Stretch marks are tiny tears in the dermis − the second layer of skin − that result in permanent scarring. They occur when the tissue under the skin is stretched and loses its elasticity. Marks vary in color, ranging from red to purple and usually fading to white or flesh color over time. Some stretch marks will disappear altogether.
Stretch Marks are a Normal Part of Puberty
It is normal for teenagers to get some stretch marks. The marks occur when a person experiences a significant amount of growth or weight gain in a short period of time, such as during puberty. Getting stretch marks does not necessarily mean a person is overweight. Thin people can get the marks too, especially when experiencing a rapid growth spurt.
Who Gets Stretch Marks?
There are certain factors that increase a person’s chances of stretch marks, including:
- Having a dry skin type
- Rapid weight gain or loss
Most people think that only girls get stretch marks. Although they are more common in girls, boys can get stretch marks too, especially those who lift weights and gain a lot of weight quickly.

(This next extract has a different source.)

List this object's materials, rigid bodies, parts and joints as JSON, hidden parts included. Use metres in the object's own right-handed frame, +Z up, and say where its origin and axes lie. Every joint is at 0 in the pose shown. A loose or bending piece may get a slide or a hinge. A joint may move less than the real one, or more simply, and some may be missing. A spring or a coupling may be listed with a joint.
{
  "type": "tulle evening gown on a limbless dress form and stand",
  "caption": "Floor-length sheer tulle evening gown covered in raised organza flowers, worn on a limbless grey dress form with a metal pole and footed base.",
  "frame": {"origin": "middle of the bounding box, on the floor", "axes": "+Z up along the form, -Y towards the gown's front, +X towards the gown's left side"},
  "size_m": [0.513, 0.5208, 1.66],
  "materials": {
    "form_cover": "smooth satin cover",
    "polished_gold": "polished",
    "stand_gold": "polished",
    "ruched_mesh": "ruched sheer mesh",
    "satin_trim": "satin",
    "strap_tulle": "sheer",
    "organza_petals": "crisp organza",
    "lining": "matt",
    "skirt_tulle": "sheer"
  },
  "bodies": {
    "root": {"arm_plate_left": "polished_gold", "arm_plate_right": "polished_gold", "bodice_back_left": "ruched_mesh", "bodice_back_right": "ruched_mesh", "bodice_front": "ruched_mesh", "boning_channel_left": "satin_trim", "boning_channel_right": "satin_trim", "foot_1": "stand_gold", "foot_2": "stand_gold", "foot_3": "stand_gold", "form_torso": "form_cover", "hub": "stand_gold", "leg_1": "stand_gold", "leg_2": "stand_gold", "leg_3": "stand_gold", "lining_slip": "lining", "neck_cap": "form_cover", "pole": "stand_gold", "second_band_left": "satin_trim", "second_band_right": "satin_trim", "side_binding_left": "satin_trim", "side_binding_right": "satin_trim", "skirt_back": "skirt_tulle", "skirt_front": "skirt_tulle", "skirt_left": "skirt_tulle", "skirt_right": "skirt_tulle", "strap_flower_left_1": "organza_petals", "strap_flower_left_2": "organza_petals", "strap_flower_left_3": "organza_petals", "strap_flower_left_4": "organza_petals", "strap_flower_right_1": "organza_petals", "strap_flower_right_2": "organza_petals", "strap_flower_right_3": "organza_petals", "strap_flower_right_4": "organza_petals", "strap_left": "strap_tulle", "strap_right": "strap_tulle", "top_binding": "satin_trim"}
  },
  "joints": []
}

Stretch marks typically appear on the breasts, thighs, hips and butt, but some people will get marks on their backs and upper arms as well.
Making Stretch Marks Less Obvious
Although many manufacturers claim products containing emu oil, oleic acid, cocoa butter, wheat germ oil, vitamin E and lanolin will make stretch marks disappear, there is no scientific data backing up these claims. There are, however, many ways to make stretch marks less noticeable:
Sunless tanning treatments − Over-the-counter sprays or in-salon treatments can help to cover up stretch marks. Outdoor tanning or tanning beds do not work to diminish the appearance of stretch marks because the marks do not tan as well as undamaged skin.

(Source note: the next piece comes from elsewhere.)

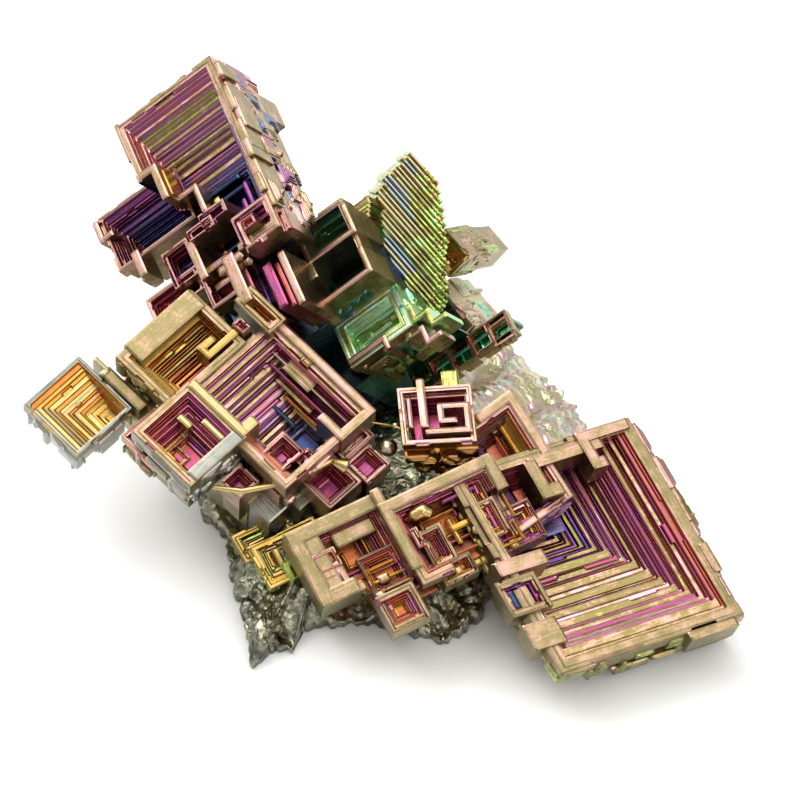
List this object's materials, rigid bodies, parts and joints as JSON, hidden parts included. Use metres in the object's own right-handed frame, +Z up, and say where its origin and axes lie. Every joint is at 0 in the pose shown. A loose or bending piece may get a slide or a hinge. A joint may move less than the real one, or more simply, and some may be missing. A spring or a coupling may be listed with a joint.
{
  "type": "bismuth hopper crystal",
  "caption": "Cluster of square stepped hopper crystals with hollow spiral faces and an iridescent oxide film, grown together on a rough flat-bottomed skin of the same metal",
  "frame": {"origin": "on the resting plane, at the middle of the layout that the crystals grow out of", "axes": "+X is the longest extent, from the small left crystal to the big right one; +Y points back; +Z is up from the flat underside"},
  "size_m": [0.0717, 0.0624, 0.0342],
  "materials": {
    "bismuth": "bare bismuth under a thin interference-coloured oxide film"
  },
  "bodies": {
    "root": {"bismuth_cluster": "bismuth"}
  },
  "joints": []
}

Body makeup − When matched to an individual’s skin tone, body makeup can temporarily cover stretch marks.
Surgery − A dermatologist or plastic surgeon can use surgery or certain techniques to reduce the appearance of stretch marks. Microdermabrasion and laser treatments, although expensive, can make stretch marks less visible. Such techniques are not recommended for teens that are still growing.
Retin-A − Some dermatologists prescribe Retin-A Micro, a topical vitamin A treatment, to fade stretch marks.
When to Call a Doctor
If your child has stretch marks but has not experienced a rapid weight gain or growth spurt, there may be a different medical reason for the marks. Schedule an appointment with your child’s physician for an examination right away.